Modeling phase separation and phase change for magma ocean solidification dynamics

Abstract Just after accretion, the Earth's mantle was significantly molten by the heat dissipation due to large impacts and to the segregation of the core. The mineralogical observations and thermodynamics models of solid‐liquid equilibrium of silicates show that several types of crystallization may have happened at different depths in the mantle. Solids were probably formed first at the bottom of the lower mantle or at midmantle leaving two possible magma oceans, a shallow one and an abyssal one. Near the bottom of the mantle, the liquid phase might become denser than solids due to iron enrichment. In the shallow magma ocean, the crystallizing solid phase was denser and sank through the magma to settle and compact at depth. To understand these complex dynamics, we develop a two‐phase numerical code that can handle simultaneously convection in each phase and in the slurry, and the compaction or decompaction of the two phases.
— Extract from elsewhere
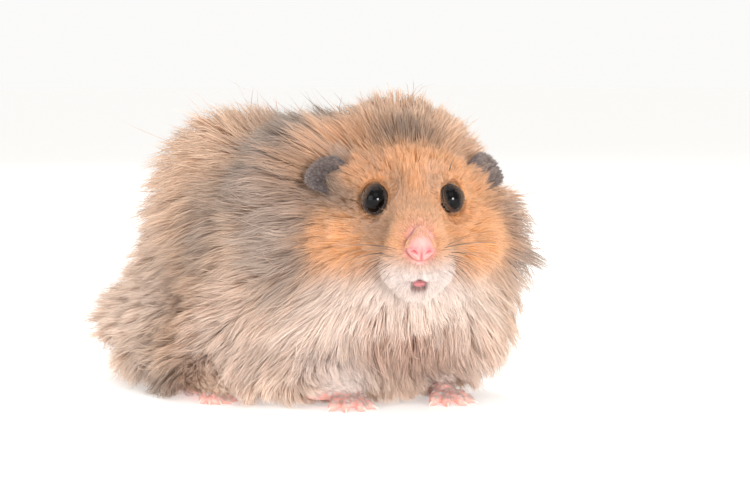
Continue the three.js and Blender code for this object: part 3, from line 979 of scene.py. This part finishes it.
def eyeMaterial():
    material, tree, shader = newMaterial("eye")
    ring = attributeNode(tree, "ring").outputs["Fac"]
    iris = scaled(tree, ring, 0, 1, 0.45, 0.75)
    spot = tree.nodes.new("ShaderNodeTexCoord").outputs["Object"]
    fleck = scaled(tree, noiseAt(tree, spot, 1500), 0.6, 1.0)
    colour = mixColour(tree, "MIX", iris, (0.002, 0.0015, 0.0015, 1), (0.006, 0.004, 0.003, 1))
    colour = mixColour(tree, "MULTIPLY", fleck, colour, (0.8, 0.7, 0.7, 1))
    tree.links.new(colour, shader.inputs["Base Color"])
    setInputs(shader, eyeGloss)
    return material


def hornMaterial(name, root, tip):
    material, tree, shader = newMaterial(name)
    along = attributeNode(tree, "along").outputs["Fac"]
    spot = tree.nodes.new("ShaderNodeTexCoord").outputs["Object"]
    grain = scaled(tree, noiseAt(tree, spot, 1800), 0.0, 0.5)
    colour = mixColour(tree, "MIX", along, (*linear(root), 1), (*linear(tip), 1))
    colour = mixColour(tree, "MULTIPLY", grain, colour, (0.85, 0.78, 0.75, 1))
    tree.links.new(colour, shader.inputs["Base Color"])
    setInputs(shader, hornGloss)
    return material


hairTone = hairToneGroup()
coatFinish = coatMaterial(hairTone)
skinFinish = skinMaterial()
paintSkin(skinWhole, skinKinds)
skin = placed("skin", skinWhole, skinFinish)
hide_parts("trunk", "neck", "head", "nose", "tail", "ear_left", "ear_right", *legs, *paws)
print("skin painted")


# eyes
def addEye(side):
    bm = bmesh.new()
    bmesh.ops.create_uvsphere(bm, u_segments=48, v_segments=32, radius=eyeRadius * mm)
    way, across, rise = lidFrame(side)
    turned = Matrix((across, rise, way)).transposed().to_4x4()
    bmesh.ops.transform(bm, matrix=Matrix.Translation(Vector(eyeAt[side] * mm)) @ turned, verts=bm.verts)
    name = "eye" + side.capitalize()
    eye = placed(name, meshOf(name, bm), eyeFinish)
    reach = unit(pointsOf(eye.data) - eyeAt[side]) @ way
    valueLayer(eye.data, "ring", np.arccos(np.clip(reach, -1, 1)) / (math.pi / 2))
    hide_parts("eye_" + side)


eyeFinish = eyeMaterial()
for side in eyeAt:
    addEye(side)
print("eyes set")


# claws
clawPlan = {
    "radius": 0.46, "length": 2.3, "sides": 10, "rings": 7, "start": 0.1, "rise": 0.25, "drop": 0.95,
    "lowest": 0.18, "taper": 0.85, "taperCurve": 1.5, "toeShare": 0.8, "toeHeight": 1.045,
    "tints": ((228, 186, 174), (246, 230, 220)),
}
foreFoot = {"palm": 2.9, "toes": (-44, -15, 14, 42), "reach": (4.4, 5.6, 5.6, 4.4)}
hindFoot = {"palm": 2.7, "toes": (-34, -16, 0, 16, 34), "reach": (4.0, 5.8, 6.2, 5.8, 4.2)}
feetPlan = {
    "forepaw_left": {"kind": foreFoot, "at": (8.94, -42.54), "turn": 22},
    "forepaw_right": {"kind": foreFoot, "at": (-13.06, -33.54), "turn": 25},
    "hindpaw_left": {"kind": hindFoot, "at": (30.94, -4.04), "turn": -24},
    "hindpaw_right": {"kind": hindFoot, "at": (-28.56, -5.04), "turn": 26},
}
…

Although our code can only run in a parameter range (Rayleigh number, viscosity contrast between phases, Prandlt number) far from what would be realistic, we think it already provides a rich dynamics that illustrates what could have happened. We show situations in which the crystallization front is gravitationally stable and situations where the newly formed solids are gravitationally unstable and can snow across the magma. Our study suggests that the location of a density contrast between solid and magma must be considered of equal importance with that of the intersection between liquidus and isentrope for what concerns mantle solidification.